Generally speaking, the history of calligraphy is just as old as the history of writing. calligraphy is one of the most abstract forms of artistic expression and hence closely tied with high poetry and sacred writings. Masters of calligraphy say that the mental purity of the calligraphist would be reflected in his/her artwork, making the script a gateway to higher realms of rapture and beauty.
The early examples of traditional Iranian Illumination or Tazhib can be found in Sassanid books. As the word Tazhib suggests, gold was often used in this decorative art. In the Islamic era, Tazhib would be used to ornament the manuscripts of the Qur’an.

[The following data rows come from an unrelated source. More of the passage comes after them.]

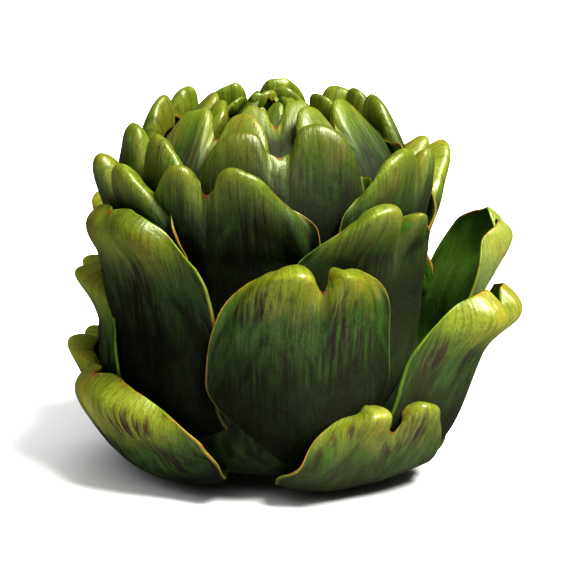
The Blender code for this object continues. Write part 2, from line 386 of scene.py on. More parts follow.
@dataclass(frozen=True)
class GridForm:
    """How closely a bract's grid is laid, with its row distances at the tip in millimetres."""

    columns: int
    tip_step: float
    body_rows: int
    first_rows: tuple[float, ...] = (0.0, 0.08, 0.2, 0.4)
    tip_start: float = 0.8
    tip_end: float = 12.0
    body_power: float = 1.25


BROAD_GRID = GridForm(columns=77, tip_step=0.55, body_rows=38)
SLIM_GRID = GridForm(columns=53, tip_step=0.7, body_rows=24)


@dataclass(frozen=True)
class BladeForm:
    """The shape that every bract has: a shield with two puffed lobes at its tip and thin margins.

    Fields that end in power are exponents, and those of a size say how fast a form shrinks with its bract.
    """

    broad_from: float = 18.0 * MM
    shoulder_drop: float = 28.0 * MM
    longest_drop: float = 0.8
    lopsidedness: float = 0.08
    steepest: float = 2.0
    shoulder_power: float = 2.15
    inner_squareness: float = 1.5
    flat_from: float = 122.0
    flat_to: float = 150.0
    flatness: float = 0.6
    curl_fade: float = 0.65
    inner_curl: float = 0.25
    least_curl: float = 0.01
    inner_peaks: float = 1.5 * MM
    peak_place: float = 0.55
    peak_spread: float = 0.3
    skew_cleft: float = 4.5 * MM
    skewed_drop: float = 0.16
    skewed_power: float = 0.1
    knuckle_rise: float = 1.8 * MM
    knuckle_place: float = 0.5
    knuckle_spread: float = 0.28
    broad_notch: float = 0.35
    broad_loss: float = 0.7
    broad_half: float = 4.5 * MM
    broad_size_power: float = 1.5
    notch_depth: float = 7.0 * MM
    notch_size_power: float = 0.8
    notch_half: float = 1.7 * MM
    slit_softness: float = 0.3 * MM
    slit_size_power: float = 0.6
    gap_half: float = 2.6 * MM
    gap_power: float = 2.2
    unevenness: float = 1.0 * MM
    uneven_half: float = 4.0 * MM
    nibble: float = 0.25 * MM
    nibble_wave: float = 6.0 * MM
    bow: float = 0.5 * MM
    bow_wave: float = 25.0 * MM
    narrowing: float = 0.8
    narrowing_start: float = 0.6
    thickness: float = 2.0 * MM
    margin_thickness: float = 0.8 * MM
    margin_taper: float = 8.0 * MM
    margin_rounding: float = 0.5 * MM
    plump_size_power: float = 0.6
    puff: float = 2.8 * MM
    puff_power: int = 5
    puff_tilt: float = 0.25
    puff_peak: float = 9.0 * MM
    puff_length: float = 28.0 * MM
    lobe_height: float = 5.5 * MM
    lobe_offset: float = 0.22
    lobe_spread: float = 0.3
    lobe_power: float = 4.0
    gap_offset: float = 0.34
    inner_offset: float = 0.2
    inner_spread: float = 1.2
    lobe_level: float = 8.0 * MM
    lobe_length: float = 7.0 * MM
    valley_depth: float = 2.5 * MM
    valley_half: float = 2.8 * MM
    valley_length: float = 15.0 * MM
    valley_fade: float = 1.2
    valley_softness: float = 0.4 * MM
    valley_power: float = 1.15
    least_valley: float = 0.3
    flare_from: float = 26.0 * MM
    flare_to: float = 44.0 * MM
    roll_length: float = 15.0 * MM
    roll_size_power: float = 0.7
    roll_angle: float = 125.0
    notch_roll: float = 0.75
    edge_dip: float = 0.6 * MM
    dip_power: int = 4
    fold_height: float = 0.35 * MM
    fold_wave: float = 17.0 * MM
    fold_stretch: float = 0.6
    creases: int = 5
    crease_start_fade: float = 8.0 * MM
    crease_end_fade: float = 12.0 * MM
    cup_per_lean: float = 0.015
    least_outward: float = 0.2
    tightest_bend: float = 1.05
    lowest_level: float = 0.6 * MM
    pressed: float = 0.8 * MM
    clearance: float = 0.5 * MM
    most_push: float = 5.0 * MM
    exposed_from: float = 34.0 * MM
    exposed_to: float = 46.0 * MM
    push_spread: int = 5
    push_blur: int = 4
    column_crowding: float = 0.75
    level_scatter: float = 0.25
    shade_scatter: float = 0.15
    grain_range: float = 400.0

    # Limits of what is drawn for each crease, the first in half widths and the others in millimetres
    crease_place: tuple[float, float] = (-0.85, 0.85)
    crease_half: tuple[float, float] = (1.3, 3.2)
    crease_start: tuple[float, float] = (2.0, 12.0)
    crease_end: tuple[float, float] = (25.0, 50.0)
    crease_height: tuple[float, float] = (-0.55, 0.45)


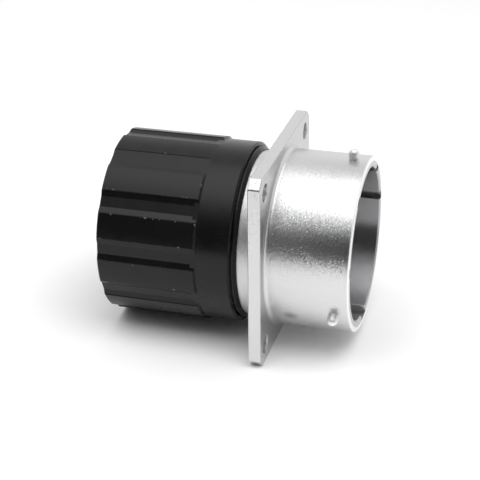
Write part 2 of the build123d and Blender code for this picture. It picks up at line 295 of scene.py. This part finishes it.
# The small pieces' finishes: name, colour, roughness, metallic, size and depth of the grain.
smallPieces = {
    "pin_steel": ("pinSteel", grey(0.95), 0.52, 1, 0.4 * mm, 0.01 * mm),
    "spring_steel": ("springSteel", grey(0.4), 0.35, 1, 0.3 * mm, 0.01 * mm),
    "seal_rubber": ("sealRubber", grey(0.05), 0.7, 0, 0.4 * mm, 0.02 * mm),
    "insert_plastic": ("insertPlastic", grey(0.03), 0.5, 0, 0.5 * mm, 0.01 * mm),
    "contact_silver": ("contactSilver", (0.8, 0.8, 0.77), 0.25, 1, 0.4 * mm, 0.01 * mm),
    "bead_white": ("beadWhite", (0.8, 0.8, 0.77), 0.5, 0, 0.4 * mm, 0.01 * mm),
    "contact_gold": ("contactGold", (0.83, 0.62, 0.26), 0.22, 1, 0.4 * mm, 0.008 * mm),
}
darkShare = 0.85  # what the darkest grains keep of the colour
smallSpread = 0.12  # how far the roughness goes up and down with the grain


def plainFinish(name, colour, roughness, metallic, size, depth):
    material, shader, where = newFinish(name)
    fine = noise(where, size, 3.0, 0.6)
    dark = tuple(level * darkShare for level in colour)
    feed(shader, "Base Color", mixColour(fine.ease(0.3, 0.7), dark, colour))
    feed(shader, "Roughness", roughness + smallSpread * (fine - 0.5))
    feed(shader, "Normal", bump(fine, depth))
    shader.inputs["Metallic"].default_value = metallic
    return material


finishes = {slot: plainFinish(*values) for slot, values in smallPieces.items()}
finishes["nickel_plate"] = nickelPlate()
finishes["black_ring"] = blackAnodised()

for part in frame["record"]["subparts"]:
    slots = nodes[part["node"]].material_slots
    slots[0].material = finishes[part["material_slot"]]

print("finishes set")

# The part rests on the flange's rear lower edge and on the coupling ring's open end.
rest = {
    "flangeFoot": (-2.47 * mm, flangeBottom),
    "ringFoot": (-35.9 * mm, -anodised["landRadius"]),
    "floorHalf": 1.2,  # metres
    "frontEdge": 0.2,  # how far the paper reaches towards the camera
    "paper": 0.95,
    "paperShown": 1.04,  # over 1, so that the lit paper reaches the backdrop's white
}


def rayIs(tree, kind):
    return Wire(tree).add("ShaderNodeLightPath", output="Is " + kind + " Ray")


def seenDirectly(tree):
    # 1 for what the camera, a mirror or glass shows, 0 for light that only falls on things
    mirrored = rayIs(tree, "Glossy").maths("MAXIMUM", rayIs(tree, "Transmission"))
    return rayIs(tree, "Camera").maths("MAXIMUM", mirrored)


def floorPaper():
    material = bpy.data.materials.new("floorPaper")
    material.use_nodes = True
    tree = material.node_tree
    tree.nodes.remove(tree.nodes["Principled BSDF"])
    colour = mixColour(seenDirectly(tree), grey(rest["paper"]), grey(rest["paperShown"]))
    paper = colour.add("ShaderNodeBsdfDiffuse", None, {"Color": colour})
    feed(tree.nodes["Material Output"], "Surface", paper)
    return material


def layFloor():
    footX, footZ = rest["flangeFoot"]
    ringX, ringZ = rest["ringFoot"]
    tilt = atan2(ringZ - footZ, footX - ringX)
    shape = bmesh.new()
    bmesh.ops.create_grid(shape, x_segments=1, y_segments=1, size=rest["floorHalf"])
    bmesh.ops.translate(shape, verts=shape.verts, vec=(0, rest["floorHalf"] - rest["frontEdge"], 0))
    bmesh.ops.rotate(shape, verts=shape.verts, cent=(0, 0, 0), matrix=Matrix.Rotation(tilt, 3, "Y"))
    bmesh.ops.translate(shape, verts=shape.verts, vec=(footX, 0, footZ))
    mesh = bpy.data.meshes.new("floor")
    shape.to_mesh(mesh)
    shape.free()
    mesh.materials.append(floorPaper())
    floor = bpy.data.objects.new("floor", mesh)
    bpy.context.scene.collection.objects.link(floor)


layFloor()
print("floor laid")

# Heights and sides are parts of a direction, from -1 to 1.
studio = {
    "white": 1.0,
    "ceiling": 0.78,
    "ceilingHeights": (0.3, 0.7),
    "overhead": 1.45,
    "overheadLean": 6.03,  # degrees towards the camera's side
    "overheadEdge": (0.77, 0.975),
    "front": 0.03,  # the dark room behind the camera as metal shows it
    "frontFill": 0.1,  # and as it lights matt surfaces
    "roomSides": (-0.5, 0.1),
    "roomHeights": (0.48, 0.78),
    "level": 0.56,  # light on matt surfaces
    "right": 0.45,  # what it gains towards the right
    "rightEdge": 0.8,
    "lowShare": 0.6,  # times the level at the horizon
    "highShare": 1.12,  # and from fullHeight up
    "fullHeight": 0.6,
    "boxPlace": (0.05, -0.19, 0.62),  # metres
    "boxSize": (0.8, 0.45),
    "boxWatts": 3.0,
}


def worldLight():
    world = bpy.data.worlds.new("studio")
    bpy.context.scene.world = world
    world.use_nodes = True
    tree = world.node_tree
    background = tree.nodes["Background"]
    direction = Wire(tree).add("ShaderNodeTexCoord", output="Generated")
    side, height = direction.part("Y"), direction.part("Z")
    camera, shown = rayIs(tree, "Camera"), seenDirectly(tree)
    plain = studio["level"] + studio["right"] * direction.part("X").ease(0.0, studio["rightEdge"])
    plain = plain * height.ease(0.0, studio["fullHeight"], studio["lowShare"], studio["highShare"])
    ceiling = height.ease(*studio["ceilingHeights"], studio["white"], studio["ceiling"])
    backdrop = ceiling + camera * (studio["white"] - ceiling)
    level = plain + shown * (backdrop - plain)
    lean = radians(studio["overheadLean"])
    overhead = (height * cos(lean) - side * sin(lean)).ease(*studio["overheadEdge"])
    level = level + overhead * (shown - camera) * studio["overhead"]  # the soft box as metal shows it
    behind = side.ease(*studio["roomSides"], 1.0, 0.0) * height.ease(*studio["roomHeights"], 1.0, 0.0)
    room = studio["frontFill"] + shown * (studio["front"] - studio["frontFill"])
    feed(background, "Strength", level + (1 - camera) * behind * (room - level))
    background.inputs["Color"].default_value = (1, 1, 1, 1)


def softBox():
    lamp = bpy.data.lights.new("softBox", "AREA")
    lamp.shape = "RECTANGLE"
    lamp.size, lamp.size_y = studio["boxSize"]
    lamp.energy = studio["boxWatts"]
    box = bpy.data.objects.new("softBox", lamp)
    bpy.context.scene.collection.objects.link(box)
    box.visible_glossy = False
    box.location = studio["boxPlace"]
    box.rotation_mode = "QUATERNION"
    box.rotation_quaternion = (-Vector(studio["boxPlace"])).to_track_quat("-Z", "Y")


worldLight()
softBox()
print("studio lit")

view = {
    "place": (62.087 * mm, -250.983 * mm, 126.586 * mm),
    "aim": (-10.346 * mm, 0, -2.539 * mm),
    "roll": 0.637,
    "lens": 99.507,
    "nearest": 10 * mm,
}


def placeCamera():
    lens = bpy.data.cameras.new("camera")
    camera = bpy.data.objects.new("camera", lens)
    bpy.context.scene.collection.objects.link(camera)
    lens.lens = view["lens"]
    lens.clip_start = view["nearest"]
    place = Vector(view["place"])
    ahead = Vector(view["aim"]) - place
    camera.location = place
    turned = ahead.to_track_quat("-Z", "Y").to_matrix() @ Matrix.Rotation(radians(-view["roll"]), 3, "Z")
    camera.rotation_mode = "QUATERNION"
    camera.rotation_quaternion = turned.to_quaternion()
    bpy.context.scene.camera = camera


placeCamera()
bpy.context.scene.view_settings.view_transform = "Standard"
print("camera placed")

print("scene ready")
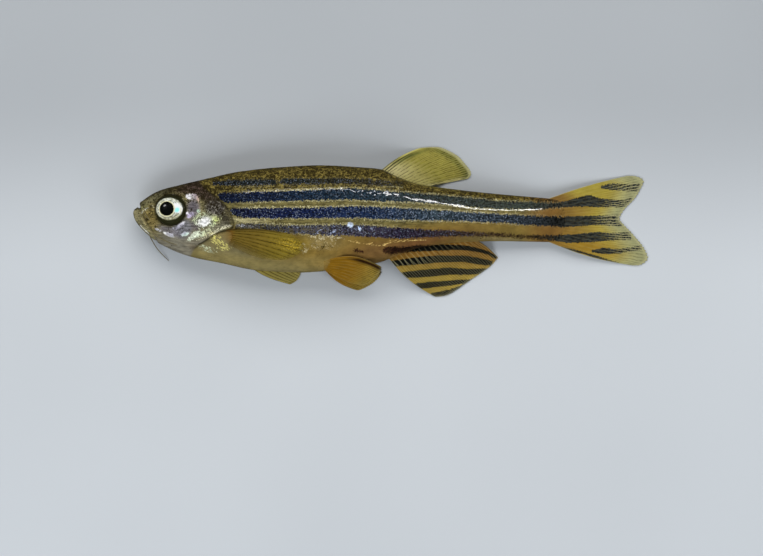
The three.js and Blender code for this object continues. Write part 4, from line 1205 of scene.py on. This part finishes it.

Bas-reliefs of the ancient Persian palaces are some of the finest pieces of stone-cutting in the world. Bas-reliefs in Takht-e Jamshid (the city known as Persepolis to the greeks) feature Achaemenid imperial guards, Persian nobles, and representatives of various nations. Another famous bas-relief in Takht-e Jamshid depicts a lion hunting a cow, which is an allegorical depiction of the victory of spring over winter. It is a symbolic representation of the philosophy of the Iranian New year, or Nowruz, which begins on the first day of spring – when the Sun enters the point of Vernal equinox. Bas-reliefs in Bisotun, a World heritage site, tell the story of Darius The great’s victory against the rebels.
Bookbinding is the final stage in preparation for a book. The cover is often made of leather and ornamented with varnish paintings. Traditionally, Persian bookbinding as includes the manufacture of inkstands and pen-cases, objects that always catch the eye of international visitors.
The art of using bricks to decorate a building is a feature of several masterpieces of Persian architecture. Monuments like Madrasa khan, Shah-e Cheragh, hammam-e Vakil, and Naranjestan-e Qavam in Shiraz, Yazd traditional houses, the congregational Mosque of Varamin, Qeysariyyeh Mosque and the celebrated Soltanieh Dome in Zanjan feature exquisite brick ornamentations.
The importance of tile-work in Persian architecture arises from two important factors; firstly the need to weatherproof the simple clay bricks, and secondly the need to ornament the buildings. The design of blue tiles on the dome of the mosques was meant to represent an image of the heavens. Some of the most brilliant examples of tile-work can be found in Masjed-e Sheikh Lotfollah and Masjed-e Emam mosques in Isfahan, the congregational Mosque (Masjed-e Jame’) of Yazd, Masjed-e Gohar Shad in Mashhad and the Mausoleum of Sheikh Safi in Ardabil.
Iranians’ creative use of materials for decoration is very remarkable. besides its decorative use, lime would protect bathes from high humidity. lime-work patterns are lively and dynamic and sometimes various colors are used to enhance the work. The best examples of this art can be found in hammam-e vakil in Shiraz and Chahar Fasl building in Arak.
Gach Kari (plasterwork ) is an integral part of Iran’s traditional architecture and ornamentation. Traditional floral designs, geometrical patterns, paintings, or calligraphy would be wrought on a building’s wall or ceiling using plaster. Some of the best examples of Persian plasterwork can be seen on the Sassanid Taq-i Kisra in Ctesiphon. Pieces of Ctesiphon Persian artwork are held in Iranian and overseas museums such as the Metropolitan Museum in New york. beautiful plaster-work can still be seen in Iranian monuments such as the Sassanid palaces in Firuz Abad and Bishapur and also in the buildings of the Islamic period such as the congregational mosques of Isfahan, Bastam, Saveh and traditional houses in Kashan.
Mogharnas is another Iranian traditional art. honeycomb spaces wrought using plaster, tiles, wood, or metals in minarets, Persian “Ivans” and over the mihrabs of the mosques. Remarkable historical Mogharnas is found in Ganjali Khan bath in Kerman, traditional houses of Kashan and Sheikh Safi Mausoleum Complex in Ardabil.
False ceilings are becoming increasingly popular in modern western architecture. but it would be interesting to know that, a few hundred years ago, the idea was known to Iranian architects. Karbandi is the Persian name for the techniques employed in the construction of traditional false ceilings. In many domed buildings of Iran such as the main bazaar of Tabriz, Bazar vakil in Shiraz, some mosques and palaces, and traditional houses of Borujerdi and Tabatabai in Kashan, you will be a witness to the genius of Iranian architects and their art of Karbandi.
Painting has always had a special place in Iranian culture. From ancient paintings on the walls of the Achaemenid and Sassanid palaces to a few-centuries-old building like Aliqapu and Chehel Sotun to paintings inside the Kakh-e Golestan and other Qajar palaces, the artworks bear testimony to Iranians’ artistic understanding and creativity.
Mirror-wok is a comparatively late Iranian invention which is rooted in a very old tradition of respecting water and mirror as two symbols of purity and happiness. exquisite examples can be found in the Holy Shrine of Imam Reza in Mashhad, the Kakh-e Golestan palace and the museum of Green palace in Khakh-e Sa’d Abad Complex.